Work instructions:
Collect each line of the records containing the string "More".

Input rows:
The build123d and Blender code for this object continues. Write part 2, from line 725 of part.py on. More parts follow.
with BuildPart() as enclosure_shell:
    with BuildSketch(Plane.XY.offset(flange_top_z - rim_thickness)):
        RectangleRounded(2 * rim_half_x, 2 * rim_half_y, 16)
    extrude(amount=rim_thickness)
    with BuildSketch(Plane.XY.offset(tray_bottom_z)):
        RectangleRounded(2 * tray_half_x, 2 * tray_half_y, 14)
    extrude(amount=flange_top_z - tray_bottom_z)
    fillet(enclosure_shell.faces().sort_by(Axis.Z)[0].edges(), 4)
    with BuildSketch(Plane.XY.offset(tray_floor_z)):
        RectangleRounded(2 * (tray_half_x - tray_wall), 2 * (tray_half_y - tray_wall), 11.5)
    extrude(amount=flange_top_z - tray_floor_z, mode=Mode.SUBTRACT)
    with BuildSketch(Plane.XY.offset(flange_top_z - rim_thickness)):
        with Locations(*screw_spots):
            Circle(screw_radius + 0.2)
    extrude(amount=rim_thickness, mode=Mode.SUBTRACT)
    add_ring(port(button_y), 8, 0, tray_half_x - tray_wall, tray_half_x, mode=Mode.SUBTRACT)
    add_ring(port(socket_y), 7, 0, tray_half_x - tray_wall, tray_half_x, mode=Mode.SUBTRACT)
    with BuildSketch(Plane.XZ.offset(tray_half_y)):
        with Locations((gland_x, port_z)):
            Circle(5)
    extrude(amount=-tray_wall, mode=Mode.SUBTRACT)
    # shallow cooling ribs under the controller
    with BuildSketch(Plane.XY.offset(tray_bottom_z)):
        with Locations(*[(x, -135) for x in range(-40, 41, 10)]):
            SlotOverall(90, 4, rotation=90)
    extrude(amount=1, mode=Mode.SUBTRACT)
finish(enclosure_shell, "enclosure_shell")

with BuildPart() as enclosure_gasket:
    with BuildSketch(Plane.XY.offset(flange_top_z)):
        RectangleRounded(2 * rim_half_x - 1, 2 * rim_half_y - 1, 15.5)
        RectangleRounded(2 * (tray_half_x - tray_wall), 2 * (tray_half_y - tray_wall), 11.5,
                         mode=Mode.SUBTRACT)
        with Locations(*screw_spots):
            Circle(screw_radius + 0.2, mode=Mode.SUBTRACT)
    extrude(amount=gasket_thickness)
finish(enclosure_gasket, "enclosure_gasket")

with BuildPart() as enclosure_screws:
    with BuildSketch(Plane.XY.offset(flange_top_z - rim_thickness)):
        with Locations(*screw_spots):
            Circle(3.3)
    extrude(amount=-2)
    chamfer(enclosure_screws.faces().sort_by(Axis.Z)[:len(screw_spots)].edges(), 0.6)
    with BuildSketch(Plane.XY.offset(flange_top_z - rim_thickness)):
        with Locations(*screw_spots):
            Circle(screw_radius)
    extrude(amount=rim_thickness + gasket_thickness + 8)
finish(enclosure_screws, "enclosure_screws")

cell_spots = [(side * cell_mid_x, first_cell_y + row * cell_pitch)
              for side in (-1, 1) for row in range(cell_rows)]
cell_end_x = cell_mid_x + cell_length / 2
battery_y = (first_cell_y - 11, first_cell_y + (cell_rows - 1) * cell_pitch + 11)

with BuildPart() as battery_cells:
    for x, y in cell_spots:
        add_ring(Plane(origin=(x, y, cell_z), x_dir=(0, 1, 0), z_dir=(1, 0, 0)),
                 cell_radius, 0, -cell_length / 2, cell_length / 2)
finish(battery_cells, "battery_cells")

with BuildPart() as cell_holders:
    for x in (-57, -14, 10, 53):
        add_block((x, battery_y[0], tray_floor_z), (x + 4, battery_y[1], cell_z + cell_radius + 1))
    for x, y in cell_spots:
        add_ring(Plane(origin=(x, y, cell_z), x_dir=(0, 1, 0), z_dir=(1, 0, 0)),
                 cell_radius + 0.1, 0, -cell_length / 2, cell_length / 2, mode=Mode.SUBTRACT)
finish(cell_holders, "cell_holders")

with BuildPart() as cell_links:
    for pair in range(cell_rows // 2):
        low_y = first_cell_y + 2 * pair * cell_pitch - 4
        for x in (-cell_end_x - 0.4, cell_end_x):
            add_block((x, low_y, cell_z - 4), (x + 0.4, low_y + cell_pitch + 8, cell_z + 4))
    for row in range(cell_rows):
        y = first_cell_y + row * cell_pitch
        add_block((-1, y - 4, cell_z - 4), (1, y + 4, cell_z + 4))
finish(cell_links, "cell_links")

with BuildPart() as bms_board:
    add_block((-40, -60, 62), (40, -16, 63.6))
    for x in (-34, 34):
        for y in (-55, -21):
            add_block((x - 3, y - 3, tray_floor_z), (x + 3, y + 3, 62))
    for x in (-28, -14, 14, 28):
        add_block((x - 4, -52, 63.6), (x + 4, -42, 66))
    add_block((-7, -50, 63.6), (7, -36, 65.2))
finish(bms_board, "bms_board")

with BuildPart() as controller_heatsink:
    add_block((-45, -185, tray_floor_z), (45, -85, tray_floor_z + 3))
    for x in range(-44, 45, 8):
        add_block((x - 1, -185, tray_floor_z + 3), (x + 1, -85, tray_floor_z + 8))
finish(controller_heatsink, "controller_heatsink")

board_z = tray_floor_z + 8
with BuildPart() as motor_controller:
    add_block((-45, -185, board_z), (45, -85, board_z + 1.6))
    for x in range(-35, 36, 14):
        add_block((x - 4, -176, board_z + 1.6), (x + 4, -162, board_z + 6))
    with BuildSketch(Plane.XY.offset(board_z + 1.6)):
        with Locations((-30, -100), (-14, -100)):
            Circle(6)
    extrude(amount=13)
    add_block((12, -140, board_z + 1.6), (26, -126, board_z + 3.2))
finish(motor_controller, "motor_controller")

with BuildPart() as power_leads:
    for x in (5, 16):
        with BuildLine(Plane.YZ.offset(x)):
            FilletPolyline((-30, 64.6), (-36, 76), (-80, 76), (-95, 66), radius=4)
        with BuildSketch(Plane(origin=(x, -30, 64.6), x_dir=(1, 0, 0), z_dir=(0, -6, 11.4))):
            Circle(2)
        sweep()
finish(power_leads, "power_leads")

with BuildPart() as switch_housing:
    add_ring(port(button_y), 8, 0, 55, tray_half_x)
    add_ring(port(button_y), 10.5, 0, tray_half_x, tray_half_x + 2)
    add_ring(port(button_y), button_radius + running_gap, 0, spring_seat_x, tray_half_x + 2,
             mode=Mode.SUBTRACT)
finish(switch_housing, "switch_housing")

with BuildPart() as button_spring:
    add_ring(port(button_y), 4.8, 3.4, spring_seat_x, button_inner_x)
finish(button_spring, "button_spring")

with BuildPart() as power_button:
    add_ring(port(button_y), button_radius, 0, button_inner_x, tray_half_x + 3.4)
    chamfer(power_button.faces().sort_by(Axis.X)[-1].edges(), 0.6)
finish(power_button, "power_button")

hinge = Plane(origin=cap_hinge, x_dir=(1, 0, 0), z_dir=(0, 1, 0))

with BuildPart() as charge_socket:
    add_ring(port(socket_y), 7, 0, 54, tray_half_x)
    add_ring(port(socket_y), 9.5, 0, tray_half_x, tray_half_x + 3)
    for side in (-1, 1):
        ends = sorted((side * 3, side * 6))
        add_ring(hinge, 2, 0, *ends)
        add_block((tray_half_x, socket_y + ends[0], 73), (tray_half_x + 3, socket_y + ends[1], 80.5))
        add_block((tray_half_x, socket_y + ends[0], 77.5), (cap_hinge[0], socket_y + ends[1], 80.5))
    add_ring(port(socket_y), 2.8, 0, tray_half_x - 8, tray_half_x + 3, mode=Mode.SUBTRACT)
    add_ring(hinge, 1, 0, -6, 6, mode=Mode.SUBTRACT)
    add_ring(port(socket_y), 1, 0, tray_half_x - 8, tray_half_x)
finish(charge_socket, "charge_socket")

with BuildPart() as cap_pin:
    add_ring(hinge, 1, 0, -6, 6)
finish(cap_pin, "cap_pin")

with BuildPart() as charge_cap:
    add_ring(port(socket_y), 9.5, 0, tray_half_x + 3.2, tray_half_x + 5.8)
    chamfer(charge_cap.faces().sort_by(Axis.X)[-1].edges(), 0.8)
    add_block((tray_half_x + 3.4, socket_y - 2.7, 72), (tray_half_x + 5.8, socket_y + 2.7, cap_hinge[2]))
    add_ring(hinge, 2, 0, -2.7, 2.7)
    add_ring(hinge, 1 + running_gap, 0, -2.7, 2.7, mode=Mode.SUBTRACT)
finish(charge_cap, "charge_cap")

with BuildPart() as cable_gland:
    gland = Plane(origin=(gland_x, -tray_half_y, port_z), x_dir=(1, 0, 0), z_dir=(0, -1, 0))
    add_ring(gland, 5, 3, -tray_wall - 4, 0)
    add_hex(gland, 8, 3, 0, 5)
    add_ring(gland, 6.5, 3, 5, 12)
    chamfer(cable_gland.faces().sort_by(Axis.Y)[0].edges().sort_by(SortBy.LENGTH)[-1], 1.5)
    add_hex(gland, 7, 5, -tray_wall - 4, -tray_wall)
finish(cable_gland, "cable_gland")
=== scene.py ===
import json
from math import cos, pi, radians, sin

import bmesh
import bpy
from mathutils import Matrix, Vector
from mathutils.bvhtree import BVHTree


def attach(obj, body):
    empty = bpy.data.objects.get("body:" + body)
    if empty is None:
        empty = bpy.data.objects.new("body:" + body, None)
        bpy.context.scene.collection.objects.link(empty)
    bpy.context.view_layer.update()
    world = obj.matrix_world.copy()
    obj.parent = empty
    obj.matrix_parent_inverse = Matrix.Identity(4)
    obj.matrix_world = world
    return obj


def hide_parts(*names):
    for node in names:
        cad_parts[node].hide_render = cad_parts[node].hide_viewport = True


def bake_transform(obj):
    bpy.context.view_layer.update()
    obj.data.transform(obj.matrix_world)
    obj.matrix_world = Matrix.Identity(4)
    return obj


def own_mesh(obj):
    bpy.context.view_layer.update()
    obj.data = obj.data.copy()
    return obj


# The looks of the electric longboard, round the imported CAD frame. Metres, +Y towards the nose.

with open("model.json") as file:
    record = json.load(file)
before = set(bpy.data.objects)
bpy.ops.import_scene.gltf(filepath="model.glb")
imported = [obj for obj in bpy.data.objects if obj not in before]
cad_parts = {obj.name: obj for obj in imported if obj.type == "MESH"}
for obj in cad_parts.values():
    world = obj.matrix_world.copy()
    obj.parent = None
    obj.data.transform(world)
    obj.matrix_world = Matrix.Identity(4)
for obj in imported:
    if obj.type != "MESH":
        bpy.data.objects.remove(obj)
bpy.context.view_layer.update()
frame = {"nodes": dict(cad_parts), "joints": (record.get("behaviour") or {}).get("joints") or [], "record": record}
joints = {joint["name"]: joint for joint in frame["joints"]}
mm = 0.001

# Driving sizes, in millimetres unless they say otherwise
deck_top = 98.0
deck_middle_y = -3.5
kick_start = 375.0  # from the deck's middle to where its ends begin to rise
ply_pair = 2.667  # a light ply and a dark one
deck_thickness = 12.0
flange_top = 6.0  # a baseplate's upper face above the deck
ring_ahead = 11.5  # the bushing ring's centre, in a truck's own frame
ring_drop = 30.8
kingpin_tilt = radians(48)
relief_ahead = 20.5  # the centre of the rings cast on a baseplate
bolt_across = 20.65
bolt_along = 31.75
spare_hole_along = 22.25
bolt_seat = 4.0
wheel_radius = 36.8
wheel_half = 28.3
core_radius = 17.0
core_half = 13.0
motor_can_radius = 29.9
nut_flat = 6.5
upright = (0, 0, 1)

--

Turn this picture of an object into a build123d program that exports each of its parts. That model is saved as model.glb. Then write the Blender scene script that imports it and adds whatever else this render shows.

---

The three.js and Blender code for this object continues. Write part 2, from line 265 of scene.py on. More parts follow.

Completed exercise:
The build123d and Blender code for this object continues. Write part 2, from line 725 of part.py on. More parts follow.
The three.js and Blender code for this object continues. Write part 2, from line 265 of scene.py on. More parts follow.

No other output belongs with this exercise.